Saturday, September 5, 2009

Book on Baba Allauddin Khan - legend

Ever lasting music

Allauddin Khan’s eldest great-granddaughter, granddaughter of Ali Akbar Khan and daughter of Late Dhyanesh Khan Sahana Gupta with Ustad Ashish Khan, son of Ali Akbar

Shiraz Ali Khan, great-grandson of Ustad Alauddin Khan playing sarod
The Oxford Bookstore was filled up with the strains of sarod, santoor, guitar and the tabla. An orchestra of young musicians led by Shiraz Ali Khan, great-grandson of Ustad Alauddin Khan, was paying his tribute to the legendary musician. I was lucky to be there , to see the four generations of the greatest musical family in the history of Indian classical music.
The occasion was the launch of Boro Baba … Ustad Alauddin Khan, a memoir of the legend written by Alladdin Khan’s eldest great-granddaughter Sahana Gupta (daughter of Late Dhyanesh Khan, son of Ali Akbar Khan and sister of Shiraz Ali Khan ) and published by Roli Books. Sahana herself is an IT professional working in Bangalore.
Alauddin Khan’s grandson Aashish Khan, son of Ali Akbar Khan released the book, which tells the story of a man who sought oneness with God through his music.
Sahana sifts through Baba’s handwritten manuscript, photographs and letters to construct his life through the time when he survived on alms to learn music, to his becoming the master.

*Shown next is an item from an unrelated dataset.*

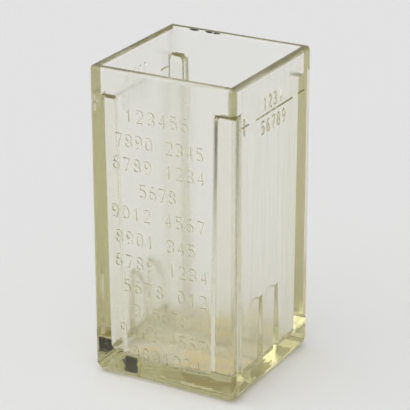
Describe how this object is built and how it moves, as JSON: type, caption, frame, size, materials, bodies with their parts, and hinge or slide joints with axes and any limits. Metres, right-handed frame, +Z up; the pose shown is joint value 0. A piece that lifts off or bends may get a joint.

In between her reading music was played by his brother.

Allauddin Khan (also known as Baba Allauddin Khan) (1862 – 1972), was a Bengali sarod player and multi-instrumentalist (tabla,violin,sitar, Sarod etc.) , composer and one of the most renowned music teachers and probably the greatest icon of the 20th Century in Indian classical music .
In 1935, he toured Europe, along with Uday Shankar's ballet troupe, and later also worked at his insititute, 'Uday Shankar India Culture Centre' at Almora for a while.
During his lifetime, he composed several ragas and laid the foundation of a modern Maihar gharana.
He was the father of sarod maestro Ali Akbar Khan and Annapurna Devi and guru to Ravi Shankar (interestingly Baba never played sitar publicly), Nikhil Banerjee, Vasant Rai, Pannalal Ghosh,Bahadur Khan.
He was awarded the Padma Vibhushan, India's second highest civilian honour in 1971, and prior to that in 1954, the Sangeet Natak Akademi awarded him with its highest honour, the Sangeet Natak Akademi Fellowship for lifetime contribution to Indian music.

Early life and background

Allauddin Khan was born in Shibpur village in Brahmanbaria (now in Bangladesh). Allauddin's elder brother, Fakir Aftabuddin, first taught him some music in the home.
At the age of ten, Allauddin ran away from home to join a jatra band, a traditional Bengali form of theater. This experience exposed him to the rich folk tradition of Bengal. After some time, he went to Kolkata, and was accepted as a student by singer Gopal Krishna Bhattacharya, alias Nulo Gopal. According to Sahana all his money was stolen when he woke up in the morning just beside one of the ghats of Ganges(rather Hoogly river) in Kolkata. Allauddin committed to a 12-year practice program; However, Nulo Gopal died of plague after the seventh year. Khan then became a disciple of Amritalal Dutt, a close relative of Swami Vivekananda and music director at Kolkata's Star Theatre, with the goal of becoming an instrumentalist.
At this time, he also took lessons in European classical violin from Lobo, a bandmaster from Goa.

Sarod career

He got interested in sarod after a concert at Jagat Kishore Acharya's, zamindar of Muktagachha, where he listened to Ahmed Ali Khan, a student of Asghar Ali Khan (Amjad Ali Khan's grand-uncle). Alauddin became his student, and studied the sarod under him for five years.
His next step was to go to Rampur for lessons from Wazir Khan Beenkar, court musician of the Nawab there, and one of the last direct descendants of the legendary Tansen. Through him, Alauddin was given access to the Senia gharana (Tansen school of music), arguably north India's most coveted body of musical knowledge.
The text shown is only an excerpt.